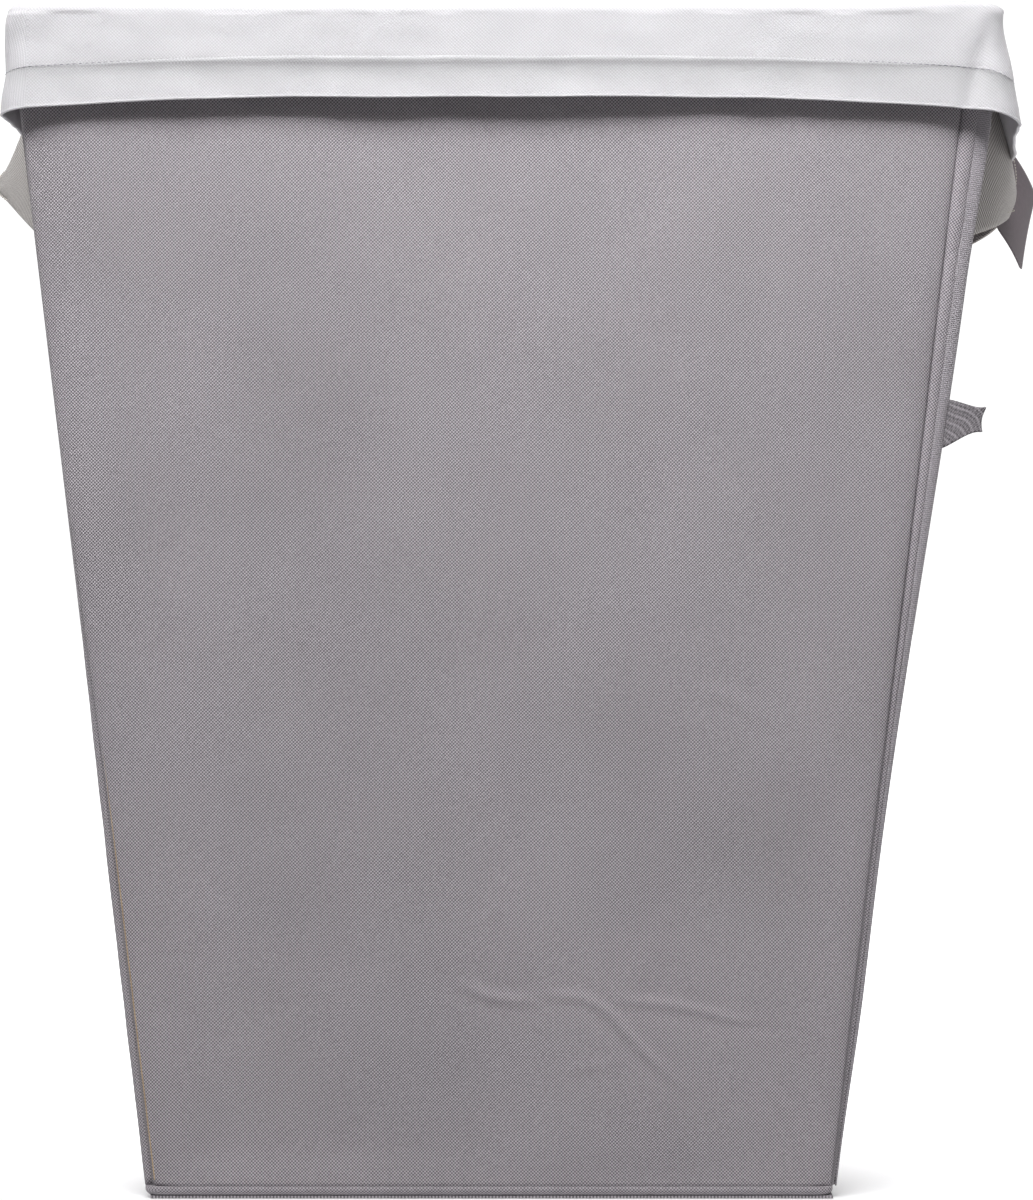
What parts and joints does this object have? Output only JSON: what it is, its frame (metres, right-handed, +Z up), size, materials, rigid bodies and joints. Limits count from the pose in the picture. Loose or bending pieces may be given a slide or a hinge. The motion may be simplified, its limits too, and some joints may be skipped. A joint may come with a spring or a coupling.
{
  "type": "laundry hamper",
  "caption": "Tapered fabric laundry hamper that folds flat, with a lift-out liner cuffed over the rim, a flip-up base board, webbing handles and a lid on a rear flap.",
  "frame": {"origin": "on the floor at the middle of the body's bottom face", "axes": "-Y is the front, +X is the right side seen from the front, +Z is up"},
  "size_m": [0.5869, 0.359, 0.6182],
  "materials": {
    "oxford_grey": "woven oxford cloth, fine diagonal dots",
    "lining_grey": "plain woven lining",
    "tape_grey": "ribbed grosgrain tape",
    "stiff_board": "pressed fibre board",
    "liner_white": "white woven oxford cloth",
    "webbing_beige": "twill webbing",
    "webbing_dark": "coarse webbing",
    "card": "matt coated card",
    "clear_plastic": "semi-clear plastic"
  },
  "bodies": {
    "back_and_floor": {"base_cover": "oxford_grey", "base_welt": "oxford_grey", "base_hinge_roll": "tape_grey", "back_cover": "oxford_grey", "back_board": "stiff_board", "back_lining": "lining_grey", "back_rim_tape": "tape_grey", "back_piping_left": "oxford_grey", "back_piping_right": "oxford_grey", "lid_flap": "oxford_grey", "lid_hinge_roll": "tape_grey"},
    "base_panel": {"base_board": "stiff_board", "base_pad": "lining_grey", "base_pull_strip": "webbing_dark"},
    "front": {"front_cover": "oxford_grey", "front_board": "stiff_board", "front_lining": "lining_grey", "front_rim_tape": "tape_grey", "front_piping_left": "oxford_grey", "front_piping_right": "oxford_grey", "seam_loop": "webbing_dark"},
    "right_rear": {"right_rear_cover": "oxford_grey", "right_rear_board": "stiff_board", "right_rear_lining": "lining_grey", "right_rear_rim_tape": "tape_grey", "right_centre_welt": "tape_grey", "right_rear_handle_patch": "webbing_beige"},
    "right_front": {"right_front_cover": "oxford_grey", "right_front_board": "stiff_board", "right_front_lining": "lining_grey", "right_front_rim_tape": "tape_grey", "right_edge_tape": "tape_grey", "right_front_handle_patch": "webbing_beige"},
    "left_rear": {"left_rear_cover": "oxford_grey", "left_rear_board": "stiff_board", "left_rear_lining": "lining_grey", "left_rear_rim_tape": "tape_grey", "left_centre_welt": "tape_grey", "left_rear_handle_patch": "webbing_beige"},
    "left_front": {"left_front_cover": "oxford_grey", "left_front_board": "stiff_board", "left_front_lining": "lining_grey", "left_front_rim_tape": "tape_grey", "left_edge_tape": "tape_grey", "left_front_handle_patch": "webbing_beige"},
    "left_handle": {"left_handle": "webbing_beige"},
    "right_handle": {"right_handle": "webbing_beige"},
    "tag": {"hang_tag": "card", "tag_fastener": "clear_plastic"},
    "lid": {"lid_top_cover": "oxford_grey", "lid_board": "stiff_board", "lid_lining": "lining_grey", "lid_binding": "tape_grey", "lid_pull_loop": "webbing_dark"},
    "liner": {"liner_bag": "liner_white", "liner_floor": "liner_white", "liner_cuff": "liner_white", "liner_hem": "liner_white"}
  },
  "joints": [
    {"name": "fold", "type": "hinge", "parent": "back_and_floor", "child": "right_rear", "pos_m": [0.20828, 0.1525, 0.3003], "axis": [-0.1184, 0, -0.993], "range_deg": [0, 90], "deforming": ["left_handle", "right_handle", "hang_tag", "tag_fastener", "liner_bag", "liner_floor", "liner_cuff", "liner_hem"]},
    {"name": "right_centre_fold", "type": "hinge", "parent": "right_rear", "child": "right_front", "pos_m": [0.21275, 0, 0.29976], "axis": [-0.1184, 0, -0.993], "range_deg": [-180, 0]},
    {"name": "front_fold", "type": "hinge", "parent": "right_front", "child": "front", "pos_m": [0.20828, -0.1525, 0.3003], "axis": [-0.1184, 0, -0.993], "range_deg": [0, 90]},
    {"name": "left_rear_fold", "type": "hinge", "parent": "back_and_floor", "child": "left_rear", "pos_m": [-0.20828, 0.1525, 0.3003], "axis": [-0.1184, 0, 0.993], "range_deg": [0, 90]},
    {"name": "left_centre_fold", "type": "hinge", "parent": "left_rear", "child": "left_front", "pos_m": [-0.21275, 0, 0.29976], "axis": [-0.1184, 0, 0.993], "range_deg": [-180, 0]},
    {"name": "base_flip", "type": "hinge", "parent": "back_and_floor", "child": "base_panel", "pos_m": [0, 0.1575, 0.0032], "axis": [-1, 0, 0], "range_deg": [0, 90]},
    {"name": "lid_hinge", "type": "hinge", "parent": "back_and_floor", "child": "lid", "pos_m": [0, 0.178, 0.617], "axis": [-1, 0, 0], "range_deg": [-270, 0]},
    {"name": "liner_lift", "type": "slide", "parent": "back_and_floor", "child": "liner", "axis": [0, 0, 1], "range_m": [0, 0.64]},
    {"name": "left_handle_swing", "type": "hinge", "parent": "left_rear", "child": "left_handle", "pos_m": [-0.2421, 0.077, 0.55489], "axis": [0, -1, 0], "range_deg": [-35, 0]},
    {"name": "right_handle_swing", "type": "hinge", "parent": "right_rear", "child": "right_handle", "pos_m": [0.2421, 0.077, 0.55489], "axis": [0, 1, 0], "range_deg": [-35, 0]},
    {"name": "tag_swing", "type": "hinge", "parent": "right_handle", "child": "tag", "pos_m": [0.279, 0.008, 0.527], "axis": [1, 0, 0], "range_deg": [-90, 30]}
  ],
  "couplings": [
    {"joint": "right_centre_fold", "follows": "fold", "ratio": -2},
    {"joint": "front_fold", "follows": "fold", "ratio": 1},
    {"joint": "left_rear_fold", "follows": "fold", "ratio": 1},
    {"joint": "left_centre_fold", "follows": "fold", "ratio": -2}
  ]
}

**What the task asks:**
Write out the full listing, keeping every line exactly as it is.

**The answer:**
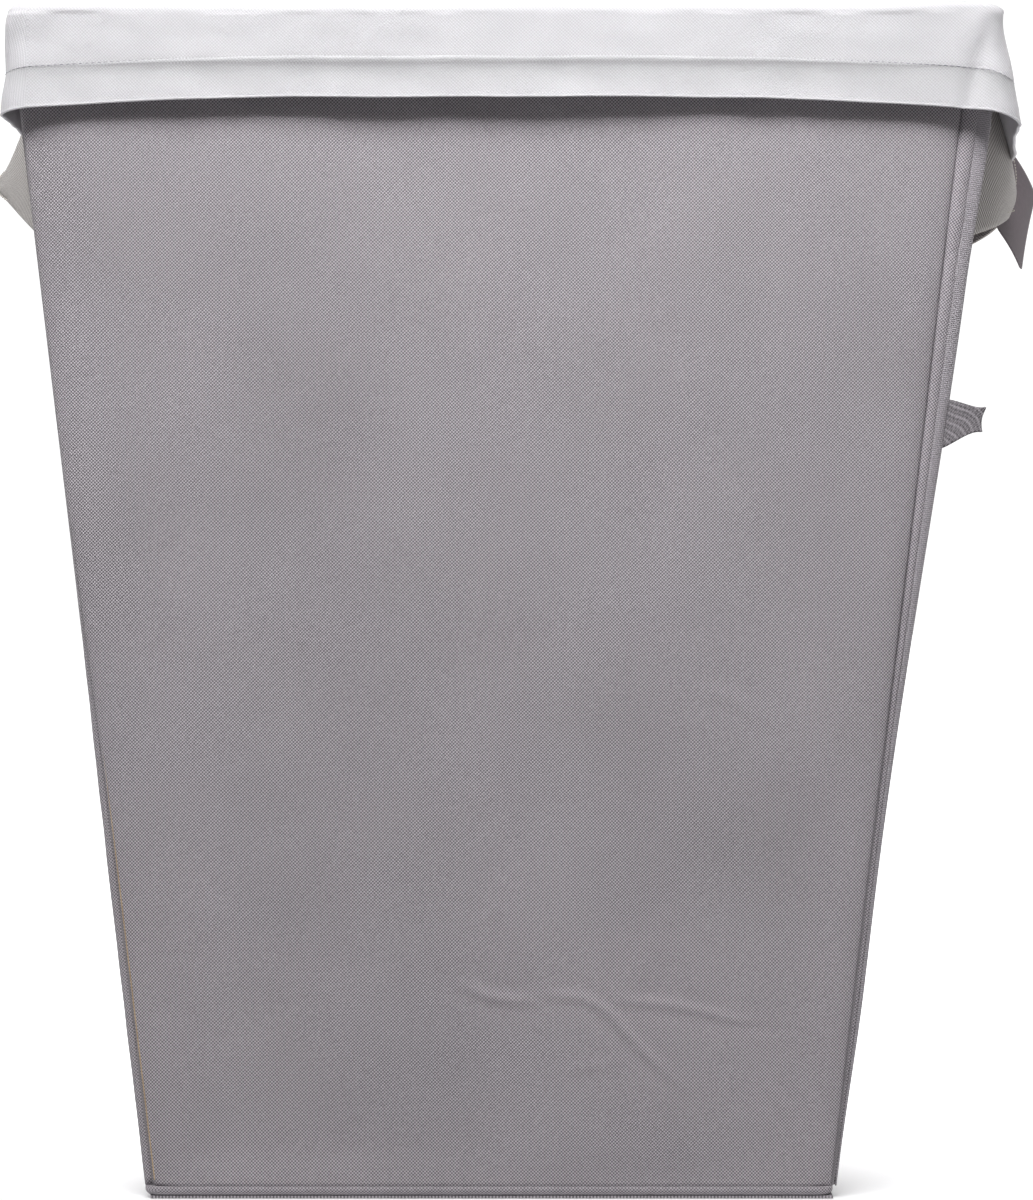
What parts and joints does this object have? Output only JSON: what it is, its frame (metres, right-handed, +Z up), size, materials, rigid bodies and joints. Limits count from the pose in the picture. Loose or bending pieces may be given a slide or a hinge. The motion may be simplified, its limits too, and some joints may be skipped. A joint may come with a spring or a coupling.
{
  "type": "laundry hamper",
  "caption": "Tapered fabric laundry hamper that folds flat, with a lift-out liner cuffed over the rim, a flip-up base board, webbing handles and a lid on a rear flap.",
  "frame": {"origin": "on the floor at the middle of the body's bottom face", "axes": "-Y is the front, +X is the right side seen from the front, +Z is up"},
  "size_m": [0.5869, 0.359, 0.6182],
  "materials": {
    "oxford_grey": "woven oxford cloth, fine diagonal dots",
    "lining_grey": "plain woven lining",
    "tape_grey": "ribbed grosgrain tape",
    "stiff_board": "pressed fibre board",
    "liner_white": "white woven oxford cloth",
    "webbing_beige": "twill webbing",
    "webbing_dark": "coarse webbing",
    "card": "matt coated card",
    "clear_plastic": "semi-clear plastic"
  },
  "bodies": {
    "back_and_floor": {"base_cover": "oxford_grey", "base_welt": "oxford_grey", "base_hinge_roll": "tape_grey", "back_cover": "oxford_grey", "back_board": "stiff_board", "back_lining": "lining_grey", "back_rim_tape": "tape_grey", "back_piping_left": "oxford_grey", "back_piping_right": "oxford_grey", "lid_flap": "oxford_grey", "lid_hinge_roll": "tape_grey"},
    "base_panel": {"base_board": "stiff_board", "base_pad": "lining_grey", "base_pull_strip": "webbing_dark"},
    "front": {"front_cover": "oxford_grey", "front_board": "stiff_board", "front_lining": "lining_grey", "front_rim_tape": "tape_grey", "front_piping_left": "oxford_grey", "front_piping_right": "oxford_grey", "seam_loop": "webbing_dark"},
    "right_rear": {"right_rear_cover": "oxford_grey", "right_rear_board": "stiff_board", "right_rear_lining": "lining_grey", "right_rear_rim_tape": "tape_grey", "right_centre_welt": "tape_grey", "right_rear_handle_patch": "webbing_beige"},
    "right_front": {"right_front_cover": "oxford_grey", "right_front_board": "stiff_board", "right_front_lining": "lining_grey", "right_front_rim_tape": "tape_grey", "right_edge_tape": "tape_grey", "right_front_handle_patch": "webbing_beige"},
    "left_rear": {"left_rear_cover": "oxford_grey", "left_rear_board": "stiff_board", "left_rear_lining": "lining_grey", "left_rear_rim_tape": "tape_grey", "left_centre_welt": "tape_grey", "left_rear_handle_patch": "webbing_beige"},
    "left_front": {"left_front_cover": "oxford_grey", "left_front_board": "stiff_board", "left_front_lining": "lining_grey", "left_front_rim_tape": "tape_grey", "left_edge_tape": "tape_grey", "left_front_handle_patch": "webbing_beige"},
    "left_handle": {"left_handle": "webbing_beige"},
    "right_handle": {"right_handle": "webbing_beige"},
    "tag": {"hang_tag": "card", "tag_fastener": "clear_plastic"},
    "lid": {"lid_top_cover": "oxford_grey", "lid_board": "stiff_board", "lid_lining": "lining_grey", "lid_binding": "tape_grey", "lid_pull_loop": "webbing_dark"},
    "liner": {"liner_bag": "liner_white", "liner_floor": "liner_white", "liner_cuff": "liner_white", "liner_hem": "liner_white"}
  },
  "joints": [
    {"name": "fold", "type": "hinge", "parent": "back_and_floor", "child": "right_rear", "pos_m": [0.20828, 0.1525, 0.3003], "axis": [-0.1184, 0, -0.993], "range_deg": [0, 90], "deforming": ["left_handle", "right_handle", "hang_tag", "tag_fastener", "liner_bag", "liner_floor", "liner_cuff", "liner_hem"]},
    {"name": "right_centre_fold", "type": "hinge", "parent": "right_rear", "child": "right_front", "pos_m": [0.21275, 0, 0.29976], "axis": [-0.1184, 0, -0.993], "range_deg": [-180, 0]},
    {"name": "front_fold", "type": "hinge", "parent": "right_front", "child": "front", "pos_m": [0.20828, -0.1525, 0.3003], "axis": [-0.1184, 0, -0.993], "range_deg": [0, 90]},
    {"name": "left_rear_fold", "type": "hinge", "parent": "back_and_floor", "child": "left_rear", "pos_m": [-0.20828, 0.1525, 0.3003], "axis": [-0.1184, 0, 0.993], "range_deg": [0, 90]},
    {"name": "left_centre_fold", "type": "hinge", "parent": "left_rear", "child": "left_front", "pos_m": [-0.21275, 0, 0.29976], "axis": [-0.1184, 0, 0.993], "range_deg": [-180, 0]},
    {"name": "base_flip", "type": "hinge", "parent": "back_and_floor", "child": "base_panel", "pos_m": [0, 0.1575, 0.0032], "axis": [-1, 0, 0], "range_deg": [0, 90]},
    {"name": "lid_hinge", "type": "hinge", "parent": "back_and_floor", "child": "lid", "pos_m": [0, 0.178, 0.617], "axis": [-1, 0, 0], "range_deg": [-270, 0]},
    {"name": "liner_lift", "type": "slide", "parent": "back_and_floor", "child": "liner", "axis": [0, 0, 1], "range_m": [0, 0.64]},
    {"name": "left_handle_swing", "type": "hinge", "parent": "left_rear", "child": "left_handle", "pos_m": [-0.2421, 0.077, 0.55489], "axis": [0, -1, 0], "range_deg": [-35, 0]},
    {"name": "right_handle_swing", "type": "hinge", "parent": "right_rear", "child": "right_handle", "pos_m": [0.2421, 0.077, 0.55489], "axis": [0, 1, 0], "range_deg": [-35, 0]},
    {"name": "tag_swing", "type": "hinge", "parent": "right_handle", "child": "tag", "pos_m": [0.279, 0.008, 0.527], "axis": [1, 0, 0], "range_deg": [-90, 30]}
  ],
  "couplings": [
    {"joint": "right_centre_fold", "follows": "fold", "ratio": -2},
    {"joint": "front_fold", "follows": "fold", "ratio": 1},
    {"joint": "left_rear_fold", "follows": "fold", "ratio": 1},
    {"joint": "left_centre_fold", "follows": "fold", "ratio": -2}
  ]
}